Gericiyseniz çocuklara tecavüz edebilir, patron çocuğuysanız arabanızla insanları ezip kaçabilirsiniz. Kadınları öldürebilir hatta Mehmet Cengiz gibi patronsanız tüm topluma açıkça küfredebilirsiniz. Yeter ki piyasayla ve gericilikle bağınız olsun gerisini boş verin. Hukukmuş, yargıymış hiç biri size sökmez.

Kürtçe, AKP iktidarında bunlarla ortaklaştığı sürece sınırsız bir özgürlüğe sahiptir. Eğer ilahiler, ramazan programları eksik olmayacaksa TRT Şeş’in 24 saat yayın yapma özgürlüğü vardır. 

Eğer üniversitelerde araştırmanızın konusunu bir tarikat şeyhiyse araştırılan zat’ın Kürt olması çok da sorun teşkil etmeyecektir. Orada da sınırsız bir özgürlük sizindir. 

Eğer Şivan Perwer gibi Erdoğan’ın elinden tutacaksanız, Kürtçe şarkılarınız duyulsun diye en büyük ses sitemleri hizmetinizdedir.

Eğer Erdoğancıysanız, Kürt olmanız AKP milletvekili olmanıza engel olmayacaktır. 

Bakın meclise, sözde Kürt halkının vekillerine, AKP sıralarına veya en büyük yandaşlardan İbrahim Tatlıses’e. Onların Kürtçe konuşmaları için sınırsız bir özgürlük yok mu?

Kürdistan’da devlet eliyle yıkılıp ranta açılan yerlerin pazarlığını Kürtçe konuşarak yapmanızın hiçbir sakıncası olmayacağına emin olun.

“Serok Erdoğan” dedikten sonra Kürtçeniz sonuna kadar özgürdür.

Bu yaklaşımın yeni ortaya çıktığını sananlar yanılıyorlar. AKP’nin bu yaklaşımı açılımlar yaparken, sözde anadilde eğitim gelirken, Kürtçe çözüm süreciyle beraber  “özgürleşirken” de aynıydı. Zaten sürecin temeli İslam kardeşliği değil miydi?

Bu özgürlüğün sınırı eşitlik diyene, barış diyene kadardır. Kürtçeniz ne zaman ki sömürü düzeninden, adaletsizlikten, yobazlıktan bahseder hale gelirse orada yasaklar başlar.

İşte AKP’nin Kürtçe politikasının, diğer tüm alanlarla ortak noktası bunlardır. Bu düzende gericiliğe ve piyasacılığa ortak olan her şeye sınırsız bir özgürlük, bunun dışındakilere yasak, ceza, tecavüz, şiddet, ölüm düşer.

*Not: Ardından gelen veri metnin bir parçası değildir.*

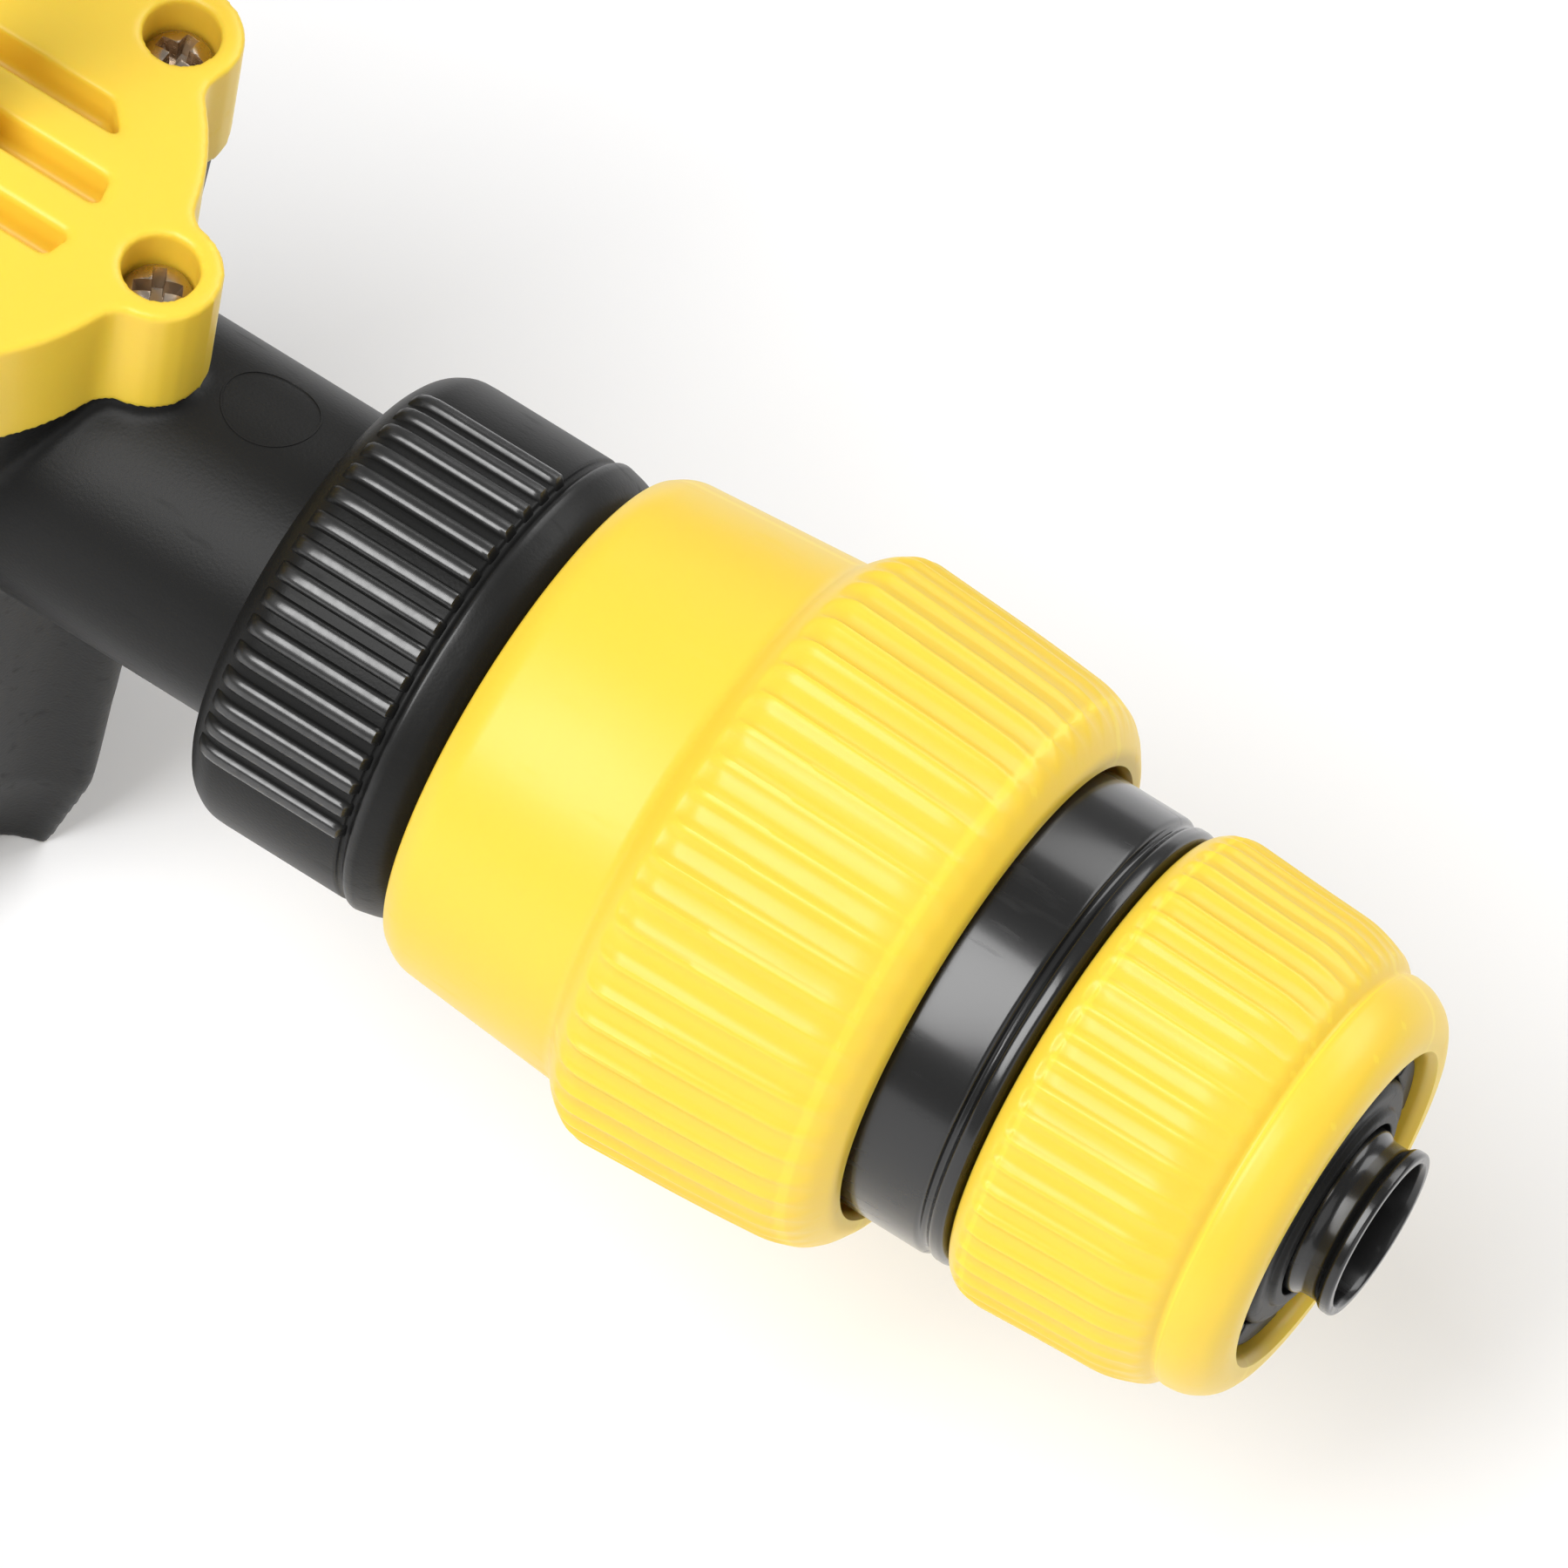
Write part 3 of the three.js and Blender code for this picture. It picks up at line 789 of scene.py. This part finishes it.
class MakeScrews(bpy.types.Operator):
    """Makes the cross-slotted screws at the bottom of the cover's wells"""

    bl_idname = "hose_pump.screws"
    bl_label = "Cover screws"

    def execute(self, context):
        sizes = settings().cover
        seat = sizes.seat / MM
        crown = seat + 1.9
        shank_r, head_r = 1.5, 2.4
        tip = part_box("cover_screw_1")[0][2] / MM
        head = rounded(
            [(tip, 0), (tip, shank_r), (seat, shank_r), (seat, head_r, 0.3), (seat + 1.0, head_r, 0.8),
             (crown - 0.1, 1.5, 0.6), (crown, 0)],
            6,
        )
        shape = object_of("screw_shape", upright(turned("screw_shape", head, 48)))
        for turn in (0, math.pi / 2):
            shape = boolean(shape, "DIFFERENCE", self.slot(crown, turn + 0.5))
        shape = bevelled(shape, 0.08, angle=30, segments=2)
        shape.data.transform(Matrix.Translation((sizes.screw_circle, 0, 0)))
        holder = object_of("cover_screws_visual", bpy.data.meshes.new("cover_screws_visual"))
        screws = with_copies(holder, shape, LOBES, 0.0, WHOLE_TURN / LOBES, ALONG_Z, "nickel")
        nodes = [f"cover_screw_{k + 1}" for k in range(LOBES)]
        fit(screws, "nickel", "casing", "nickel_screw", *nodes, angle=30)
        return {"FINISHED"}

    @staticmethod
    def slot(crown, turn):
        """One bar of the cross slot: a wedge, wide at the face and narrow below."""
        wide, deep, long = 0.42, 1.75, 1.7
        outline = [(-long, -wide), (long, -wide), (long, wide), (-long, wide)]
        bar = prism("slot", outline, crown - deep, crown + 1, top_share=1.25)
        for vert in bar.data.vertices:
            if vert.co.z < crown * MM:
                vert.co.x *= 0.6
                vert.co.y *= 0.85
        bar.data.transform(Matrix.Rotation(turn, 4, "Z"))
        return bar


class MakeCasing(bpy.types.Operator):
    """Makes the black lobed casing with its foot, port necks and threads"""

    bl_idname = "hose_pump.casing"
    bl_label = "Casing"

    def execute(self, context):
        cover, sizes = settings().cover, settings().casing
        top = COVER_LOW[2] / MM - 0.2
        inset, foot = sizes.inset / MM, sizes.foot / MM
        low = lobed_outline(cover, inset + sizes.draft / MM)
        levels = [
            (scaled(low, sizes.foot_share), CASING_LOW[2] / MM),
            (low, foot),
            (lobed_outline(cover, inset), top),
        ]
        casing = lofted("pump_casing_visual", levels)
        neck_r, crest = sizes.neck / MM, sizes.thread / MM
        casing = boolean(casing, "UNION", cross_rod("necks", neck_r, 35))
        casing = boolean(casing, "DIFFERENCE", rod("pocket", 11, -1, 26, sides=96))
        casing = skinned(casing, 0.45, 4)
        casing = boolean(casing, "DIFFERENCE", cross_rod("bore", PORT_R, 50))
        parts = [casing]
        for side in SIDES:
            parts.append(object_of("thread", placed(male_thread(neck_r, crest), side)))
            parts.append(object_of("mark", placed(neck_mark(neck_r), side)))
        casing = joined(parts)
        fit(casing, "black plastic", "casing", "black_plastic", "pump_casing", angle=50)
        return {"FINISHED"}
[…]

Peki ya bu tabloda bizim “Büyük İnsanlığa” düşen nedir?

Baştan aşağı kötülükten ibaret olan bu düzene boyun eğmek mi? İmparatorluklar yıkan, krallar, padişahlar deviren, kanıyla, emeğiyle cumhuriyetler kuran büyük insanlık zalimlere de boyun eğmeyeceğini defalarca gösterdi.

Kürtçe güzel bir dildir. Dünya üzerindeki tüm emekçilerin konuştukları diller gibi güzel. Kürtçe çocuk kanalının yasaklanması ise insanlıktan nasibini almayan güzellikten ve iyilikten yoksun insanların icraatı olabilir ancak.

Büyük İnsanlığın tarihi tüm aksamalara rağmen ilerlemenin tarihidir. İnsanlığın tarihsel aklı hiçbir gücün yıkamayacağı kadar güçlüdür. Bize de bu gücü ortaya çıkarmak, zaferin türkülerini hep beraber söyleyebilmek için mücadele etmek düşer.